INFORMATION SHOWN:
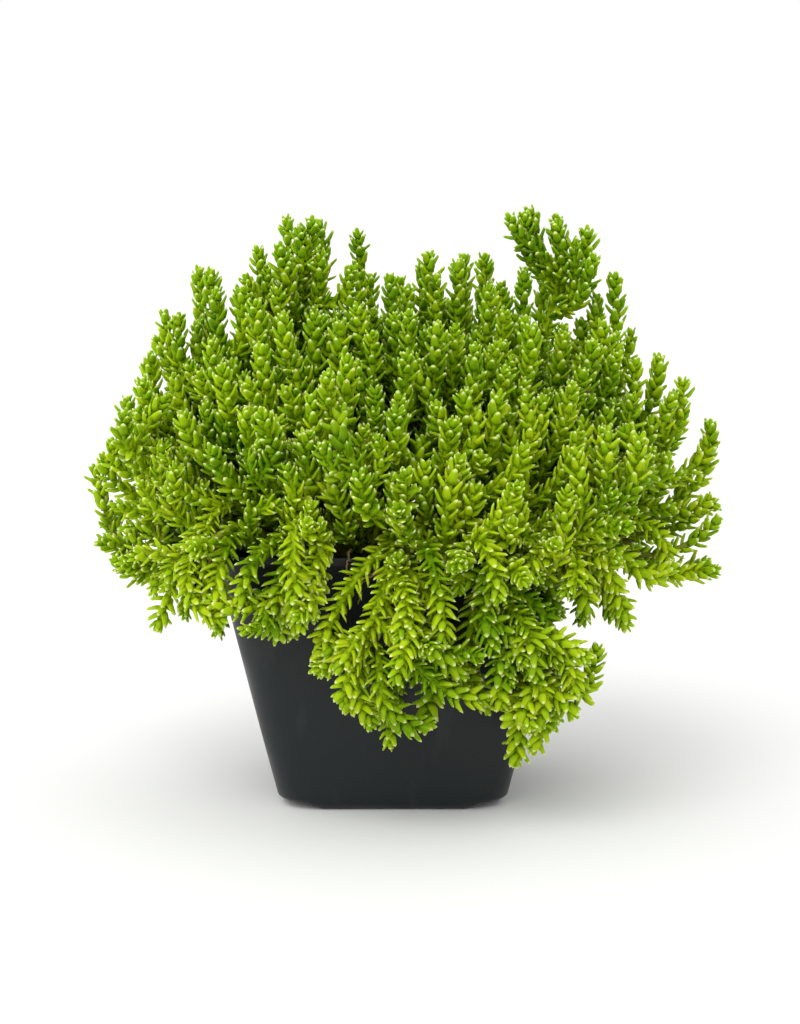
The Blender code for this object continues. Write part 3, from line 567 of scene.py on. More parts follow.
class SEDUM_PG_stage(bpy.types.PropertyGroup):
    """Camera, floor and lights"""

    distance: length_setting("Camera distance", "From the camera to the plant's middle", 0.700)
    elevation: plain_setting(
        "Elevation", "Camera's height above level", math.radians(8.0), -math.pi, subtype="ANGLE"
    )
    lens: plain_setting("Lens", "Focal length for a 36 mm long side, in mm", 79.2, 1.0)
    floor_radius: length_setting("Floor radius", "Radius of the floor", 8.0)
    floor: colour_setting("Floor", "The plain pale floor", (0.86, 0.86, 0.85))
    key_power: plain_setting("Key light", "Strength of the wide soft sun", 1.5)
    fill_power: plain_setting("Side light", "Power of the side light", 2.0, unit="POWER")
    sky: plain_setting("Surroundings", "Brightness of the white room", 1.0)


# Routes of the shoots


def unit(vector):
    return vector / np.linalg.norm(vector)


def lengths(vectors):
    """The length of each row's vector."""
    return np.linalg.norm(vectors, axis=-1)


def units(vectors):
    """Each row's vector at a length of one."""
    return vectors / lengths(vectors)[:, None]


def length_of(route):
    return lengths(np.diff(route, axis=0)).sum()


def up(height):
    return np.array([0.0, 0.0, height])


def squareness(phi, power):
    """How much farther a square with round corners reaches at an angle than at its sides."""
    return (math.cos(phi) ** power + math.sin(phi) ** power) ** (-1.0 / power)


def even_points(points, count=ROUTE_POINTS):
    """Points spaced evenly along a route."""
    along = np.concatenate([[0.0], np.cumsum(lengths(np.diff(points, axis=0)))])
    wanted = np.linspace(0.0, along[-1], count)
    return np.stack([np.interp(wanted, along, points[:, axis]) for axis in range(3)], axis=1)


def drawn_route(points):
    """A smooth route through a few points."""
    points = np.array(points)
    knots = np.vstack([2.0 * points[0] - points[1], points, 2.0 * points[-1] - points[-2]])
    t = np.linspace(0.0, 1.0, CURVE_STEPS, endpoint=False)[:, None]
    pieces = []
    for before, a, b, after in zip(knots, knots[1:], knots[2:], knots[3:]):
        straight = 2.0 * a + (b - before) * t
        bend = (2.0 * before - 5.0 * a + 4.0 * b - after) * t ** 2
        twist = (3.0 * a - before - 3.0 * b + after) * t ** 3
        pieces.append(0.5 * (straight + bend + twist))
    return even_points(np.vstack(pieces + [points[-1:]]))


def lane_angles(count):
    """Evenly spread places on a disc: distance from the middle, 0 to 1, and angle round it."""
    index = np.arange(count)
    angle = index * GOLDEN_ANGLE
    return np.sqrt((index + 0.5) / count), angle - SIDE_CROWDING * np.sin(2.0 * angle)


def soil_spot(rho, phi):
    """Where on the soil's rounded square a stem stands."""
    reach = SOIL_SPREAD * rho * squareness(phi, SOIL_SQUARENESS)
    return np.array([reach * math.cos(phi), reach * math.sin(phi), STEM_BASE])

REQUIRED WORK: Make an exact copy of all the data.

SOLUTION TO THE PROBLEM:
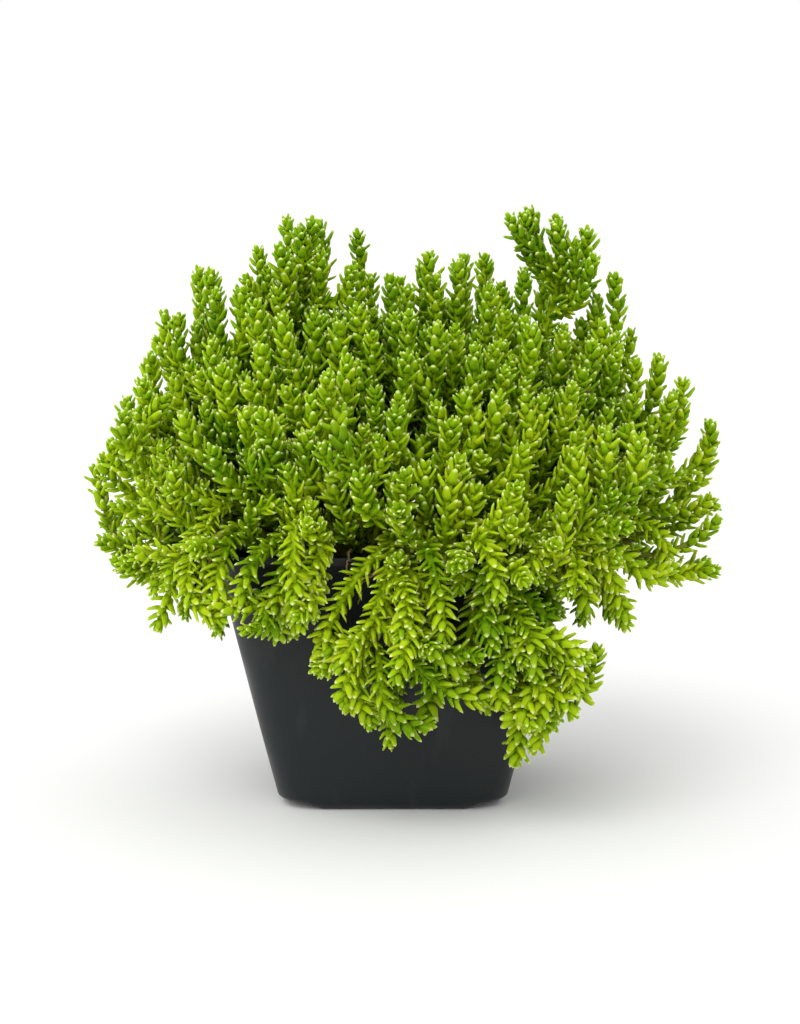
The Blender code for this object continues. Write part 3, from line 567 of scene.py on. More parts follow.
class SEDUM_PG_stage(bpy.types.PropertyGroup):
    """Camera, floor and lights"""

    distance: length_setting("Camera distance", "From the camera to the plant's middle", 0.700)
    elevation: plain_setting(
        "Elevation", "Camera's height above level", math.radians(8.0), -math.pi, subtype="ANGLE"
    )
    lens: plain_setting("Lens", "Focal length for a 36 mm long side, in mm", 79.2, 1.0)
    floor_radius: length_setting("Floor radius", "Radius of the floor", 8.0)
    floor: colour_setting("Floor", "The plain pale floor", (0.86, 0.86, 0.85))
    key_power: plain_setting("Key light", "Strength of the wide soft sun", 1.5)
    fill_power: plain_setting("Side light", "Power of the side light", 2.0, unit="POWER")
    sky: plain_setting("Surroundings", "Brightness of the white room", 1.0)


# Routes of the shoots


def unit(vector):
    return vector / np.linalg.norm(vector)


def lengths(vectors):
    """The length of each row's vector."""
    return np.linalg.norm(vectors, axis=-1)


def units(vectors):
    """Each row's vector at a length of one."""
    return vectors / lengths(vectors)[:, None]


def length_of(route):
    return lengths(np.diff(route, axis=0)).sum()


def up(height):
    return np.array([0.0, 0.0, height])


def squareness(phi, power):
    """How much farther a square with round corners reaches at an angle than at its sides."""
    return (math.cos(phi) ** power + math.sin(phi) ** power) ** (-1.0 / power)


def even_points(points, count=ROUTE_POINTS):
    """Points spaced evenly along a route."""
    along = np.concatenate([[0.0], np.cumsum(lengths(np.diff(points, axis=0)))])
    wanted = np.linspace(0.0, along[-1], count)
    return np.stack([np.interp(wanted, along, points[:, axis]) for axis in range(3)], axis=1)


def drawn_route(points):
    """A smooth route through a few points."""
    points = np.array(points)
    knots = np.vstack([2.0 * points[0] - points[1], points, 2.0 * points[-1] - points[-2]])
    t = np.linspace(0.0, 1.0, CURVE_STEPS, endpoint=False)[:, None]
    pieces = []
    for before, a, b, after in zip(knots, knots[1:], knots[2:], knots[3:]):
        straight = 2.0 * a + (b - before) * t
        bend = (2.0 * before - 5.0 * a + 4.0 * b - after) * t ** 2
        twist = (3.0 * a - before - 3.0 * b + after) * t ** 3
        pieces.append(0.5 * (straight + bend + twist))
    return even_points(np.vstack(pieces + [points[-1:]]))


def lane_angles(count):
    """Evenly spread places on a disc: distance from the middle, 0 to 1, and angle round it."""
    index = np.arange(count)
    angle = index * GOLDEN_ANGLE
    return np.sqrt((index + 0.5) / count), angle - SIDE_CROWDING * np.sin(2.0 * angle)


def soil_spot(rho, phi):
    """Where on the soil's rounded square a stem stands."""
    reach = SOIL_SPREAD * rho * squareness(phi, SOIL_SQUARENESS)
    return np.array([reach * math.cos(phi), reach * math.sin(phi), STEM_BASE])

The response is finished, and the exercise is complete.